*Stated exercise*.
Give again only the lines beginning with the one that contains "pieces = [base_board.part, base_pad.part]" and ending with the one that contains "record = json.load(file)"; include both of those lines.

*Given data*.
★ ★ ★

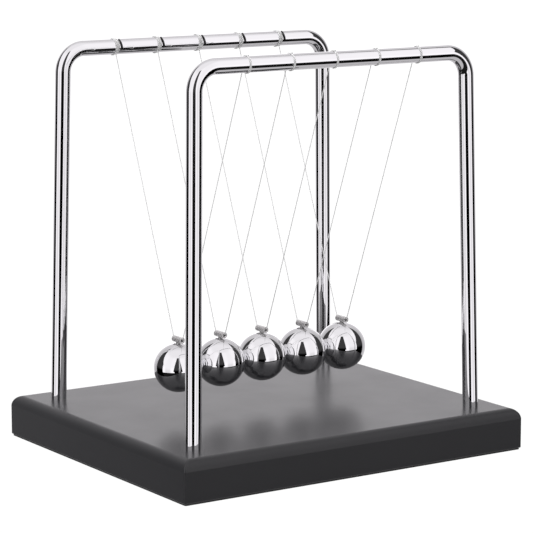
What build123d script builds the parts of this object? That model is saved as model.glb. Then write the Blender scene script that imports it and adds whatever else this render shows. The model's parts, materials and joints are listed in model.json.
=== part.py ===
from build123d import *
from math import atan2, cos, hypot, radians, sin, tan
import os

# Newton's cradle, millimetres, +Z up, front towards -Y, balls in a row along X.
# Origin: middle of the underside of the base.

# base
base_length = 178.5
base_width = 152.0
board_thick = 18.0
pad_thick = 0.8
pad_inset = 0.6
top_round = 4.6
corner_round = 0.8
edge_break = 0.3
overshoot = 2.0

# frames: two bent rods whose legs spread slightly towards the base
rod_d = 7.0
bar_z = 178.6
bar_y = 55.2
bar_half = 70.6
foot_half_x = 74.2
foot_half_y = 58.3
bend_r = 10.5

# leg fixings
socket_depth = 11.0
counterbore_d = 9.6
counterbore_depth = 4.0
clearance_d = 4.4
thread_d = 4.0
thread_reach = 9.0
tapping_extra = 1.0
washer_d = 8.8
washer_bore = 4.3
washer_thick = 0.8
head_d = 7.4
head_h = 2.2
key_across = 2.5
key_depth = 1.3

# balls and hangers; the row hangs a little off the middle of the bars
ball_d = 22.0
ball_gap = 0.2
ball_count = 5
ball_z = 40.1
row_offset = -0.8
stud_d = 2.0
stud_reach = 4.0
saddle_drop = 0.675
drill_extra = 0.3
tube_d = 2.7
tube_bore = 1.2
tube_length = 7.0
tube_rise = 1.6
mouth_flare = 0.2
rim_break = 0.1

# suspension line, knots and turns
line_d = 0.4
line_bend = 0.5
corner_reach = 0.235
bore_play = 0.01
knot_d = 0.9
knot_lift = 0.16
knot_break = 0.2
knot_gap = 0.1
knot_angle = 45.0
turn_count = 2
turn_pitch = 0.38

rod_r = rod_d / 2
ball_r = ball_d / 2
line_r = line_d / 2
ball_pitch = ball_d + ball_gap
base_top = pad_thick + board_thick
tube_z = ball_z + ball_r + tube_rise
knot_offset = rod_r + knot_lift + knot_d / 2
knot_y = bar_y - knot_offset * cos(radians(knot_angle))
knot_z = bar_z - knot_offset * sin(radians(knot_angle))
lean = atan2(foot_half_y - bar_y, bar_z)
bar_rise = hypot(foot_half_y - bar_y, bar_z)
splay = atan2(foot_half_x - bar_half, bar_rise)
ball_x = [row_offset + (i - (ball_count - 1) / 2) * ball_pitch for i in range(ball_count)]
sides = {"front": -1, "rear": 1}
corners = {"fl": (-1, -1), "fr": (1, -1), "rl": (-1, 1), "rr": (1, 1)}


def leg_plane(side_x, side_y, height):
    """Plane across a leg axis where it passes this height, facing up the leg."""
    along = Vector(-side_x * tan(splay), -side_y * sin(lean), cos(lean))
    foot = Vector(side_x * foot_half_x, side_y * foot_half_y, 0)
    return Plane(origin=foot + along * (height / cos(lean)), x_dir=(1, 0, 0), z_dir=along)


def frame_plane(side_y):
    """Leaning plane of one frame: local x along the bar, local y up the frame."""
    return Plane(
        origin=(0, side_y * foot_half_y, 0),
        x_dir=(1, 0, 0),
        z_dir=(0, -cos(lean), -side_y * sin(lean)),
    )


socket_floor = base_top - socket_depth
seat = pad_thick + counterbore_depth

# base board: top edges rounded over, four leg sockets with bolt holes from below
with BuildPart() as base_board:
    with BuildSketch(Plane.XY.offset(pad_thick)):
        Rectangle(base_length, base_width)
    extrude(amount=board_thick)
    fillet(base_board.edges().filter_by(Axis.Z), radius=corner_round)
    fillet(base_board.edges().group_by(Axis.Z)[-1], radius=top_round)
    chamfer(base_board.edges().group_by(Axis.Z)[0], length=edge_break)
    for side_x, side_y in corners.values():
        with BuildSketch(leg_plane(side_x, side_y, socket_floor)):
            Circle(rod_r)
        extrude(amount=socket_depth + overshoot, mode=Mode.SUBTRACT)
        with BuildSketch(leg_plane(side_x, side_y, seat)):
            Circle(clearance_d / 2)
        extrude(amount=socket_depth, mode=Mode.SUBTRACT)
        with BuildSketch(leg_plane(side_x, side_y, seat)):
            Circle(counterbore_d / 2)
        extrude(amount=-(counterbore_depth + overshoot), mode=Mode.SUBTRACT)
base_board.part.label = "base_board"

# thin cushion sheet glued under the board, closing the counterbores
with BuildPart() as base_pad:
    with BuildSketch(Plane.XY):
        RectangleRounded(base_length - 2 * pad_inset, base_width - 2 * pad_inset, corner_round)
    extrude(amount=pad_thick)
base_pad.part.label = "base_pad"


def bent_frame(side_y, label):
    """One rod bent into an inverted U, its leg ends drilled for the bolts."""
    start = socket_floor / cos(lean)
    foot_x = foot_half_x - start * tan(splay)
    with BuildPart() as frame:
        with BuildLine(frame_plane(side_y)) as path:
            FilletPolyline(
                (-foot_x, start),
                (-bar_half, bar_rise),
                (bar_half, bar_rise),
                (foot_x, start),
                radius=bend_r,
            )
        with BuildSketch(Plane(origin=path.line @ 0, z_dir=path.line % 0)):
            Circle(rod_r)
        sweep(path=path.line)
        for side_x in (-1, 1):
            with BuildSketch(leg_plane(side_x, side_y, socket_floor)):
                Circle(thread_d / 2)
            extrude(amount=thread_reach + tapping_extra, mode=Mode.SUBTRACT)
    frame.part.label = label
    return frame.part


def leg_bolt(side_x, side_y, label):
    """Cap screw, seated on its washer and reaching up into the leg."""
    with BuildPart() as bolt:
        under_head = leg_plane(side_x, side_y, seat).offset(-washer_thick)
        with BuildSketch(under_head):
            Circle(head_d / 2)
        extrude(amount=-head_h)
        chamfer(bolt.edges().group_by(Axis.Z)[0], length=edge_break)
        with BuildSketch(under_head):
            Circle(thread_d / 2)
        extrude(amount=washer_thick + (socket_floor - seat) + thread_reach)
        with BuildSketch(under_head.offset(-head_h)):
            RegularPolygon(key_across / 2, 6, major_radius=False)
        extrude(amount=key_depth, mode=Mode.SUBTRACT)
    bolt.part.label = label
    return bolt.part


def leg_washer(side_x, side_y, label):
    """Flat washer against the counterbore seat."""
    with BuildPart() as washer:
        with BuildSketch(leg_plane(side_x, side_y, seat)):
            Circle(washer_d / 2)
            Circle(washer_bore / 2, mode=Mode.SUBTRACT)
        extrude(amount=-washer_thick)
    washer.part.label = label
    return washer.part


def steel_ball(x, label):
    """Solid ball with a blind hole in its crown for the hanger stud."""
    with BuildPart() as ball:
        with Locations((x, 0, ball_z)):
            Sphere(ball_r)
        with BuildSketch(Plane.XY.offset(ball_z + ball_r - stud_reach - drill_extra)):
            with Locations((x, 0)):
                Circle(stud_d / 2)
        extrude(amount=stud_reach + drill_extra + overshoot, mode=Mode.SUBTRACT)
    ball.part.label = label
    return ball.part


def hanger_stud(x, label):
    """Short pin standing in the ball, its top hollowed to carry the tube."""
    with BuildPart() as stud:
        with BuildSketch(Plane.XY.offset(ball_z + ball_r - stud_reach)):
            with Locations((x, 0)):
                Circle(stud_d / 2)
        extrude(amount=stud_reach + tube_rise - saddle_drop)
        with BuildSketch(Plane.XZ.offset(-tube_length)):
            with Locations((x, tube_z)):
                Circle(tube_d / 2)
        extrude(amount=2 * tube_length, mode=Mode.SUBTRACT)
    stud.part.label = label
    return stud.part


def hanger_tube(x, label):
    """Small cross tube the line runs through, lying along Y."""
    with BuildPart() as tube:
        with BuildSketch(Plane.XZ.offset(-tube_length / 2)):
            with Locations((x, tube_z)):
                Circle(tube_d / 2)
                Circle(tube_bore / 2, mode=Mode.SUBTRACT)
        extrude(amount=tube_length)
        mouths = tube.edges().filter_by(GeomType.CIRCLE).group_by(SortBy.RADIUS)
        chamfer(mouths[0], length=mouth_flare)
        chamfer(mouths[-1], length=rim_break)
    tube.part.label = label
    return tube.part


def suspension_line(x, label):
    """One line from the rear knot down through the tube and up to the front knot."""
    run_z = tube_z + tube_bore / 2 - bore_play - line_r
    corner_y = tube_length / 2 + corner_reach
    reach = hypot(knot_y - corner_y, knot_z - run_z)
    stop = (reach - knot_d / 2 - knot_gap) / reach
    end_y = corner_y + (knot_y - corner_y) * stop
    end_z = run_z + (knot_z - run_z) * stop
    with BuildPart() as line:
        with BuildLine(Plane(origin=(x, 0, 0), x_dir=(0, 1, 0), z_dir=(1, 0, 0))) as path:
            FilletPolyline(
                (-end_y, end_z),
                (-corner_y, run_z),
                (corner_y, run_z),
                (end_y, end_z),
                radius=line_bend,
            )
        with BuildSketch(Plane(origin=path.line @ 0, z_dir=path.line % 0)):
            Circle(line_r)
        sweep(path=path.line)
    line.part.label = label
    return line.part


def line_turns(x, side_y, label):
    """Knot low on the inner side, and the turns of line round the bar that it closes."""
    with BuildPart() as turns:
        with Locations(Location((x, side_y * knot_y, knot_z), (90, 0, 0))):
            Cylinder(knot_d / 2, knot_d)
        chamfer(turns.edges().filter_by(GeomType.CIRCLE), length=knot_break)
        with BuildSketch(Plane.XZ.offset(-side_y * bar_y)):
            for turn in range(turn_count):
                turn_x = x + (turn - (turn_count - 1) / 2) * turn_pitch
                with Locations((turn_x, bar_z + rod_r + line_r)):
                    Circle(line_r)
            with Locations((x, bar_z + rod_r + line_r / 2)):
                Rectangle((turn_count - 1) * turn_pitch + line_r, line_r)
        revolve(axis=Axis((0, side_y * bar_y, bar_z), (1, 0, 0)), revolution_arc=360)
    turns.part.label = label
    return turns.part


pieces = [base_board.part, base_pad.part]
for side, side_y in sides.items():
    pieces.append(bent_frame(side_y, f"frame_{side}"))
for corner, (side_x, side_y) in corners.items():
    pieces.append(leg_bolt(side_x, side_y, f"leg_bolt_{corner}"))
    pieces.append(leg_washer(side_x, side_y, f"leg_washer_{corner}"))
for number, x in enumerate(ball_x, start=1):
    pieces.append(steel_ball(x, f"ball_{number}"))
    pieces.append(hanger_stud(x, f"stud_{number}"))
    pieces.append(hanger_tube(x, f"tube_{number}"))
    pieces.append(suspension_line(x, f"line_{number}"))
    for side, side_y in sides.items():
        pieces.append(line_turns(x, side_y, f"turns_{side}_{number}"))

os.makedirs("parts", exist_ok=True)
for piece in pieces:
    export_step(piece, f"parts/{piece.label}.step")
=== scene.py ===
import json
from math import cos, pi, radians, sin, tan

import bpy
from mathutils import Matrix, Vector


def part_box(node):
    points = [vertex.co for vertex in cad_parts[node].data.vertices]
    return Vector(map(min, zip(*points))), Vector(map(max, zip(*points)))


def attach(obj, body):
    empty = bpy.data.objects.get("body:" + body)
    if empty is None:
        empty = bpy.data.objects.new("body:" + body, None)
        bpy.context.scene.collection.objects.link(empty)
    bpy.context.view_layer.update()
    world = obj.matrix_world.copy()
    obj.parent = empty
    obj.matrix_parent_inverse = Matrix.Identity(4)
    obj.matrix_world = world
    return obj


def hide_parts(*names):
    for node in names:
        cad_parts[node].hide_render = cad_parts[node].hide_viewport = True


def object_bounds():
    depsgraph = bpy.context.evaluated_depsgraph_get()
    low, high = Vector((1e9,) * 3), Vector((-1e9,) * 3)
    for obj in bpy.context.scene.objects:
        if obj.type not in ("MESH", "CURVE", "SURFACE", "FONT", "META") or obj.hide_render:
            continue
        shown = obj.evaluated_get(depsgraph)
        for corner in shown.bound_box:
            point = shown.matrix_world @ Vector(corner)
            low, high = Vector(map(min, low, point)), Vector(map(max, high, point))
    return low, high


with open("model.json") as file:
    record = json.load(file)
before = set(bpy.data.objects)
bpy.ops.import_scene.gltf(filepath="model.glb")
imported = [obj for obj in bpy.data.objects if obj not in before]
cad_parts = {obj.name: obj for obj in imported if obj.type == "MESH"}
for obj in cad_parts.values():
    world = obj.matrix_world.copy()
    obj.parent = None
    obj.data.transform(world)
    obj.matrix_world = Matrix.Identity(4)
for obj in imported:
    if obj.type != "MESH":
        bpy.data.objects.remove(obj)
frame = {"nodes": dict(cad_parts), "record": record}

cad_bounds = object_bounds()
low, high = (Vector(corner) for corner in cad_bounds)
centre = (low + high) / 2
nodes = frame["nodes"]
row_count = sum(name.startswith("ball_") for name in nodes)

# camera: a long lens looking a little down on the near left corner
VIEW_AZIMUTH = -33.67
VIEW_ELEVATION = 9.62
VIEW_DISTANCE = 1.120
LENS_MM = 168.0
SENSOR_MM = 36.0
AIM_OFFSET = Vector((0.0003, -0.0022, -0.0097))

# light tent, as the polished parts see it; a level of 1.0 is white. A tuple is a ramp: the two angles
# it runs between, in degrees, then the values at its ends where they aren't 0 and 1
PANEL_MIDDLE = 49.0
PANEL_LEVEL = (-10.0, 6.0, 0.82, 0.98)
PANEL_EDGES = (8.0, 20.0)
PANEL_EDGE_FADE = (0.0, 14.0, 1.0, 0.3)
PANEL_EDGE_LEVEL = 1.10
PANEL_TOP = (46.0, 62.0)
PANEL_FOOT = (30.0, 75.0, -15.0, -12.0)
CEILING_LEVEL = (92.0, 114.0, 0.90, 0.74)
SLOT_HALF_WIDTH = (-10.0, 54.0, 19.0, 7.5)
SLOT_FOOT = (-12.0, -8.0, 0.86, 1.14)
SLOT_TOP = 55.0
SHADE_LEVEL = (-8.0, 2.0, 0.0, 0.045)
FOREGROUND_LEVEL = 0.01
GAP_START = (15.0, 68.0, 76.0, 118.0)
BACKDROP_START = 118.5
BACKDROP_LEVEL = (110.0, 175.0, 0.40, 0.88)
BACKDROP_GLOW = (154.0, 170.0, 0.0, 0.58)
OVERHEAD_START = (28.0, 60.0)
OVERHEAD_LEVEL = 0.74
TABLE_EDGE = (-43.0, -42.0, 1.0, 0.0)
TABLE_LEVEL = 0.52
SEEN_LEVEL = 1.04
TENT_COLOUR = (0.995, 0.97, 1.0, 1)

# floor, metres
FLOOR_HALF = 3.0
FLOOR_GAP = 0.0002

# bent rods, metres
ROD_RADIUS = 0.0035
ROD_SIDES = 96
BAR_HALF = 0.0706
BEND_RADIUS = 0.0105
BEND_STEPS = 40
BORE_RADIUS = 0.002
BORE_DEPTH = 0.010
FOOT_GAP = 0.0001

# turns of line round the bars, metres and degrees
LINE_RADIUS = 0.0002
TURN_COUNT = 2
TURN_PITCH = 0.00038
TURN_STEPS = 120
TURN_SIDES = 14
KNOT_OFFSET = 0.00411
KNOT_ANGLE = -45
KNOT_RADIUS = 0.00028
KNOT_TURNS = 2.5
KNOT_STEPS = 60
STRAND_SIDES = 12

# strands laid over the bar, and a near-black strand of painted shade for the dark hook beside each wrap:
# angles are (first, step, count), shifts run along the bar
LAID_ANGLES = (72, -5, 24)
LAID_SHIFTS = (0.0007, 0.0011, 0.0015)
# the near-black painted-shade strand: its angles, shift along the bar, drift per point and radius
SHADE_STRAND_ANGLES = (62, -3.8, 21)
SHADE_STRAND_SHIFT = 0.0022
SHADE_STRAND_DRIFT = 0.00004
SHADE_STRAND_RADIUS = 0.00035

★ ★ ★

*Solution for this exercise*.
pieces = [base_board.part, base_pad.part]
for side, side_y in sides.items():
    pieces.append(bent_frame(side_y, f"frame_{side}"))
for corner, (side_x, side_y) in corners.items():
    pieces.append(leg_bolt(side_x, side_y, f"leg_bolt_{corner}"))
    pieces.append(leg_washer(side_x, side_y, f"leg_washer_{corner}"))
for number, x in enumerate(ball_x, start=1):
    pieces.append(steel_ball(x, f"ball_{number}"))
    pieces.append(hanger_stud(x, f"stud_{number}"))
    pieces.append(hanger_tube(x, f"tube_{number}"))
    pieces.append(suspension_line(x, f"line_{number}"))
    for side, side_y in sides.items():
        pieces.append(line_turns(x, side_y, f"turns_{side}_{number}"))

os.makedirs("parts", exist_ok=True)
for piece in pieces:
    export_step(piece, f"parts/{piece.label}.step")
=== scene.py ===
import json
from math import cos, pi, radians, sin, tan

import bpy
from mathutils import Matrix, Vector


def part_box(node):
    points = [vertex.co for vertex in cad_parts[node].data.vertices]
    return Vector(map(min, zip(*points))), Vector(map(max, zip(*points)))


def attach(obj, body):
    empty = bpy.data.objects.get("body:" + body)
    if empty is None:
        empty = bpy.data.objects.new("body:" + body, None)
        bpy.context.scene.collection.objects.link(empty)
    bpy.context.view_layer.update()
    world = obj.matrix_world.copy()
    obj.parent = empty
    obj.matrix_parent_inverse = Matrix.Identity(4)
    obj.matrix_world = world
    return obj


def hide_parts(*names):
    for node in names:
        cad_parts[node].hide_render = cad_parts[node].hide_viewport = True


def object_bounds():
    depsgraph = bpy.context.evaluated_depsgraph_get()
    low, high = Vector((1e9,) * 3), Vector((-1e9,) * 3)
    for obj in bpy.context.scene.objects:
        if obj.type not in ("MESH", "CURVE", "SURFACE", "FONT", "META") or obj.hide_render:
            continue
        shown = obj.evaluated_get(depsgraph)
        for corner in shown.bound_box:
            point = shown.matrix_world @ Vector(corner)
            low, high = Vector(map(min, low, point)), Vector(map(max, high, point))
    return low, high


with open("model.json") as file:
    record = json.load(file)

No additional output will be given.